Return the listing word for word, as given.

Data excerpt:
────────────────────────────────────────

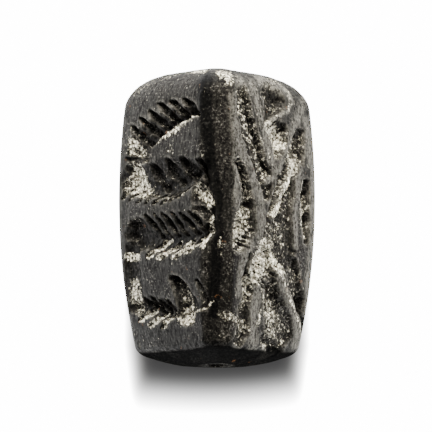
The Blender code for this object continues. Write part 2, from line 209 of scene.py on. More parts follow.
# Colours of the stone, of what clings to it, of its painted highlight and painted light, and of its painted
# shade
STONE_DARK = (0.0014, 0.0013, 0.0012, 1.0)
STONE_GREY = (0.0092, 0.0089, 0.0077, 1.0)
STONE_PALE = (0.045, 0.042, 0.037, 1.0)
STONE_WEAR_AND_HIGHLIGHT = (0.075, 0.0715, 0.062, 1.0)
SPECK_COLOUR = (0.2, 0.195, 0.18, 1.0)
DEPOSIT_GREY = (0.0125, 0.0125, 0.0095, 1.0)
CREAM_DEPOSIT_AND_LIGHT = (0.84, 0.79, 0.63, 1.0)
DEEP_SHADE = (0.0009, 0.00095, 0.001, 1.0)
RUST_COLOUR = (0.28, 0.13, 0.05, 1.0)

# Its finish: a dull body under a thin polish
POLISHED_ROUGHNESS = 0.34
BODY_ROUGHNESS = 0.75
BODY_SPECULAR = 0.0
SHEEN = 0.1
POLISH_IOR = 1.42
BUMP_STRENGTH = 0.9
BUMP_HEIGHT = 0.0001

# Its patterns: (lumps per metre, detail, roughness), and how much two of them are drawn out along the stone
STREAKS = (4800.0, 4.0, 0.65)
CLOUDS = (420.0, 3.0, 0.6)
GRAINS = (4200.0, 3.0, 0.7)
FINE_GRAINS = (9000.0, 1.0, 0.5)
SPECKS = (4200.0, 4.0, 0.7)
DUST = (3700.0, 3.0, 0.75)
CRUMBS = (2600.0, 2.0, 0.6)
HOLES = (4400.0, 2.0, 0.6)
RUST = (900.0, 1.0, 0.5)
STREAK_STRETCH = (1.0, 0.22, 1.0)
CRUMB_STRETCH = (1.0, 0.7, 1.0)

# Where each pattern sets in and where it is full
STREAK_RANGE = (0.32, 0.68)
WEAR_AND_HIGHLIGHT_RANGE = (0.54, 0.84)
PALE_RANGE = (0.68, 0.88)
SPECK_RANGE = (0.64, 0.84)
DUST_RANGE = (0.4, 0.68)
COVER_RANGE = (0.3, 0.9)
HOLE_RANGE = (0.42, 0.58)
RUST_RANGE = (0.73, 0.77)
RUST_GRAIN_RANGE = (0.45, 0.6)
GLOSS_STREAK_RANGE = (0.3, 0.7)
GLOSS_GRAIN_RANGE = (0.35, 0.65)
DEEP_RANGE = (0.24, 0.8)

# How strongly each one shows
PALE_AMOUNT = 0.6
SPECK_AMOUNT = 0.3
RUST_AMOUNT = 0.12
SHADE_AMOUNT = 0.95
SHADE_LOST_TO_DEPOSIT = 0.75
GLOSS_LOST_TO_DEPOSIT = 0.8
COVER_START = -0.07
COVER_CLOUDS = 0.8
COVER_GRAINS = 2.0
HOLE_COVER = 0.2

# The studio: a pale floor that glows, a broad light beyond the head and two low ones at the sides
AIM = (-0.0001, 0.0, 0.007)
CAMERA_ELEVATION = 81.0
CAMERA_DISTANCE = 0.4
LENS = 333.3
FLOOR_HALF = 1.0
FLOOR_GRAIN_PER_METRE = 4000.0
FLOOR_ROUGHNESS = 0.9
FLOOR_GLOW = 15.0
FLOOR_SHADED = (0.0032, 0.0032, 0.0032, 1.0)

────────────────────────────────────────

Finished task:
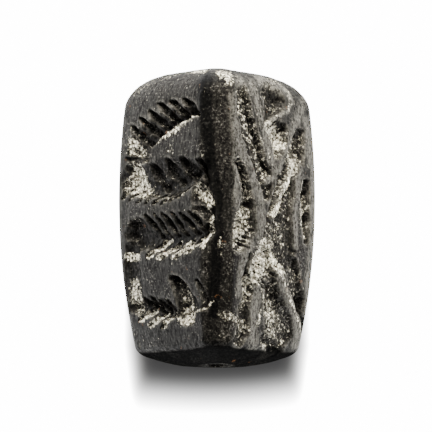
The Blender code for this object continues. Write part 2, from line 209 of scene.py on. More parts follow.
# Colours of the stone, of what clings to it, of its painted highlight and painted light, and of its painted
# shade
STONE_DARK = (0.0014, 0.0013, 0.0012, 1.0)
STONE_GREY = (0.0092, 0.0089, 0.0077, 1.0)
STONE_PALE = (0.045, 0.042, 0.037, 1.0)
STONE_WEAR_AND_HIGHLIGHT = (0.075, 0.0715, 0.062, 1.0)
SPECK_COLOUR = (0.2, 0.195, 0.18, 1.0)
DEPOSIT_GREY = (0.0125, 0.0125, 0.0095, 1.0)
CREAM_DEPOSIT_AND_LIGHT = (0.84, 0.79, 0.63, 1.0)
DEEP_SHADE = (0.0009, 0.00095, 0.001, 1.0)
RUST_COLOUR = (0.28, 0.13, 0.05, 1.0)

# Its finish: a dull body under a thin polish
POLISHED_ROUGHNESS = 0.34
BODY_ROUGHNESS = 0.75
BODY_SPECULAR = 0.0
SHEEN = 0.1
POLISH_IOR = 1.42
BUMP_STRENGTH = 0.9
BUMP_HEIGHT = 0.0001

# Its patterns: (lumps per metre, detail, roughness), and how much two of them are drawn out along the stone
STREAKS = (4800.0, 4.0, 0.65)
CLOUDS = (420.0, 3.0, 0.6)
GRAINS = (4200.0, 3.0, 0.7)
FINE_GRAINS = (9000.0, 1.0, 0.5)
SPECKS = (4200.0, 4.0, 0.7)
DUST = (3700.0, 3.0, 0.75)
CRUMBS = (2600.0, 2.0, 0.6)
HOLES = (4400.0, 2.0, 0.6)
RUST = (900.0, 1.0, 0.5)
STREAK_STRETCH = (1.0, 0.22, 1.0)
CRUMB_STRETCH = (1.0, 0.7, 1.0)

# Where each pattern sets in and where it is full
STREAK_RANGE = (0.32, 0.68)
WEAR_AND_HIGHLIGHT_RANGE = (0.54, 0.84)
PALE_RANGE = (0.68, 0.88)
SPECK_RANGE = (0.64, 0.84)
DUST_RANGE = (0.4, 0.68)
COVER_RANGE = (0.3, 0.9)
HOLE_RANGE = (0.42, 0.58)
RUST_RANGE = (0.73, 0.77)
RUST_GRAIN_RANGE = (0.45, 0.6)
GLOSS_STREAK_RANGE = (0.3, 0.7)
GLOSS_GRAIN_RANGE = (0.35, 0.65)
DEEP_RANGE = (0.24, 0.8)

# How strongly each one shows
PALE_AMOUNT = 0.6
SPECK_AMOUNT = 0.3
RUST_AMOUNT = 0.12
SHADE_AMOUNT = 0.95
SHADE_LOST_TO_DEPOSIT = 0.75
GLOSS_LOST_TO_DEPOSIT = 0.8
COVER_START = -0.07
COVER_CLOUDS = 0.8
COVER_GRAINS = 2.0
HOLE_COVER = 0.2

# The studio: a pale floor that glows, a broad light beyond the head and two low ones at the sides
AIM = (-0.0001, 0.0, 0.007)
CAMERA_ELEVATION = 81.0
CAMERA_DISTANCE = 0.4
LENS = 333.3
FLOOR_HALF = 1.0
FLOOR_GRAIN_PER_METRE = 4000.0
FLOOR_ROUGHNESS = 0.9
FLOOR_GLOW = 15.0
FLOOR_SHADED = (0.0032, 0.0032, 0.0032, 1.0)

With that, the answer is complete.